By Katherine Teitler


Phishing is a social engineering technique through which an attacker spoofs (i.e., imitates) a known source in an attempt to fool a victim into providing information or performing an action, like clicking on a link or opening an attachment. The purpose of phishing is to gain personal or sensitive information that can be used to spread malware, steal login credentials, access credit card details, learn more information about the user’s network (technological or social), or generally cause harm to the victim and/or a secondary target. 

Phishing attacks are very popular and effective because it is relatively easy and inexpensive to create authentic-looking emails or Web pages, and success rates remain high despite security awareness campaigns. A good social engineer against a valuable target/intended victim may also spend time gleaning information from publicly available information about the target. Even with the strictest of settings, social networks provide valuable information that can be used to craft convincing messages to targets.

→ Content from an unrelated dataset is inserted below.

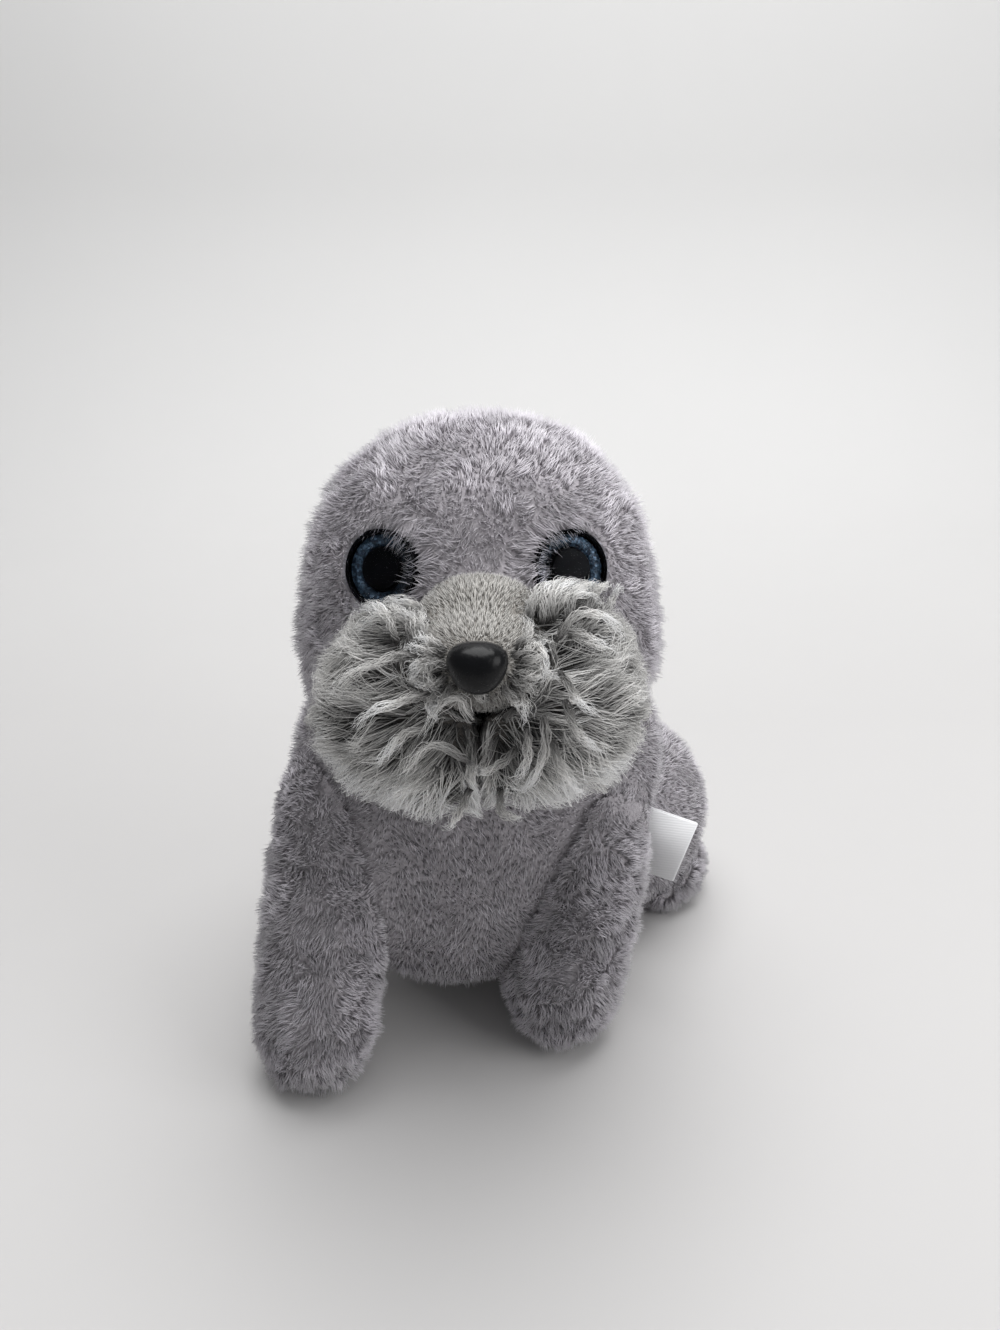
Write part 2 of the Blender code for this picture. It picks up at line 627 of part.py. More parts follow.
def build():
    for obj in list(bpy.data.objects):
        bpy.data.objects.remove(obj, do_unlink=True)
    bpy.context.collection.objects.link(bpy.data.objects.new("seal_origin", None))

    grey = new_material("plush_grey", PLUSH_GREY, 0.95)
    beige = new_material("snout_plush", SNOUT_BEIGE, 0.95)
    pale = new_material("moustache_pile", MOUSTACHE_PALE, 0.9)
    black = new_material("plastic_black", PLASTIC_BLACK, 0.35)
    blue = new_material("iris_blue", IRIS_BLUE, 0.3)
    clear = new_material("lens_clear", CLEAR, 0.03, transmission=1.0)
    white = new_material("washer_white", WASHER_WHITE, 0.5)
    ribbon_white = new_material("ribbon_white", RIBBON_WHITE, 0.8)

    head, torso = head_form(), torso_form()
    snout = snout_form(head)

    head_room = stuffed("head_room", head, None, HEAD_FINENESS, grow=CLEARANCE)
    torso_room = stuffed("torso_room", torso, None, TORSO_FINENESS, grow=CLEARANCE)
    snout_room = stuffed("snout_room", snout, None, SNOUT_FINENESS, pole=FORWARD, grow=CLEARANCE)
    label_matrix = label_place(torso)
    label_room = ribbon("label_room", None, label_matrix, CLEARANCE)

    eye_rooms = []
    for word, side in (("left", 1), ("right", -1)):
        start = head.heart + X_AXIS * side * EYE_ASIDE + Z_AXIS * EYE_ABOVE_HEAD_CENTRE
        on_skin = head.surface_point(start, FORWARD)
        outward = head.normal(on_skin)
        place = facing(on_skin - outward * EYE_SINK, outward)
        build_eye(word, place, (black, blue, clear, white))
        eye_rooms.append(turned(f"eye_room_{word}", eye_outline(), None, place))

    nose_room, nose_pocket = build_nose(snout, (black, white))

    trim(stuffed("head", head, grey, HEAD_FINENESS), *eye_rooms)
    trim(stuffed("torso", torso, grey, TORSO_FINENESS), head_room, label_room)
    trim(stuffed("snout", snout, beige, SNOUT_FINENESS, pole=FORWARD), head_room, nose_room, nose_pocket)
    ribbon("label", ribbon_white, label_matrix)

    stances = (
        ("left", 1, LEFT_INSET, LEFT_STRIDE, LEFT_HIND_SWING, LEFT_MOUSTACHE_LIFT),
        ("right", -1, RIGHT_INSET, RIGHT_STRIDE, RIGHT_HIND_SWING, RIGHT_MOUSTACHE_LIFT),
    )
    for word, side, inset, stride, swing, lift in stances:
        flipper = front_flipper_form(side, inset, stride)
        front = stuffed(f"front_flipper_{word}", flipper, grey, FLIPPER_FINENESS)
        trim(front, torso_room, head_room, label_room)
        hind = stuffed(f"hind_flipper_{word}", hind_flipper_form(side, swing), grey, HIND_FINENESS)
        trim(hind, torso_room)
        half = moustache_form(side, lift, head)
        relief = lock_relief(side)
        pile = stuffed(f"moustache_{word}", half, pale, MOUSTACHE_FINENESS, pole=FORWARD, relief=relief)
        other_side = box_across(f"moustache_seam_{word}", half, side)
        trim(pile, other_side, head_room, snout_room, nose_room, *eye_rooms)

    seat_on_origin([obj for obj in bpy.data.objects if obj.type == "MESH" and not obj.hide_render])


build()
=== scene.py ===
"""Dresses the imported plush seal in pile, locks, eyes, nose and label, and sets the stage and the camera."""

import math

import bmesh
import bpy
import numpy as np
from bpy.props import FloatProperty, FloatVectorProperty, IntProperty, PointerProperty
from mathutils import Matrix, Vector, noise
from mathutils.bvhtree import BVHTree


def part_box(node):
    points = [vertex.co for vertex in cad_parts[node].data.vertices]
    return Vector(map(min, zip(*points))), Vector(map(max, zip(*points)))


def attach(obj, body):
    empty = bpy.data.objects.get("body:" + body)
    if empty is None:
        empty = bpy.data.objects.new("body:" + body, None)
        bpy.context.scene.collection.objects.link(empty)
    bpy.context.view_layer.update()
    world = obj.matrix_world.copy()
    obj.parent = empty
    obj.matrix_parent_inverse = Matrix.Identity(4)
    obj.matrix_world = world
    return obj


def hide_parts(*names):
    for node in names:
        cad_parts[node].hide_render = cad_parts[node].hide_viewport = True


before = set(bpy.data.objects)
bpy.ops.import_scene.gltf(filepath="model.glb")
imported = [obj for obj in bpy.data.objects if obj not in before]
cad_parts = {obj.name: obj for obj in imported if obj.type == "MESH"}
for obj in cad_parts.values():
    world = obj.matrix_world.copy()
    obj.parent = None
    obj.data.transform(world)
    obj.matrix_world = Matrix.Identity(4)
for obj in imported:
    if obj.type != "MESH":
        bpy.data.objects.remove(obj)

bl_info = {
    "name": "Plush seal",
    "version": (1, 0, 0),
    "blender": (4, 5, 0),
    "location": "View3D > Sidebar > Seal",
    "description": "Pile, eyes, nose, label and stage of a small plush seal",
    "category": "Object",
}

MM = 0.001
MERGE_WITHIN = 0.001 * MM
DOWN = np.array((0.0, 0.0, -1.0))
FACE_WAY = Vector((0, -1, 0))
SIDES = {"left": 1, "right": -1}
WASHERS = ("eye_washer_left", "eye_washer_right", "nose_washer")

# The cloth under the pile: its mesh, where it is bare, how it lies against a neighbour, and its soft swell
SKIN_VOXEL = 1.8 * MM
FINE_VOXEL = 0.9 * MM
SKIN_SMOOTHING = 2
NORMAL_SMOOTHING = 5
BARE_WITHIN = 0.15 * MM
COVERED_FROM = 0.5 * MM
TOUCH_RANGE = 4.0 * MM
TOUCH_DEPTH = 0.12
SEAM_LENGTH = 0.6
THICKNESS_SHARE = 0.36
SWELL_SIZE = 7.0 * MM
TUFT_SIZE = 3.2 * MM
SWIRL_SIZE = 9.0 * MM
FLOOR_GAP = 0.25 * MM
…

OpenDNS created a quiz to test security professionals’ ability to identify a phish. Trained users (security or otherwise) are less likely to be duped by phishing scams, but genuine-looking emails and websites are hard to spot, even with the keenest eye (organized criminals and nation-state actors, in particular, have marketing teams, much like our own, legitimate business’ marketing teams).  

According to the latest Verizon Data Breach investigation Report (DBIR), perpetrators of phishing attacks are most likely to steal credentials from victims. 

                             Source, Verizon 2016 Data Breach Investigations report

Also, according to the report, “the majority of phishing cases…feature phishing as a means to install persistent malware,” rather than leading the victim phony sites where the user is prompted to input additional information. This information could be skewed by the prominence of Dridex, the financial banking Trojan, in 2015.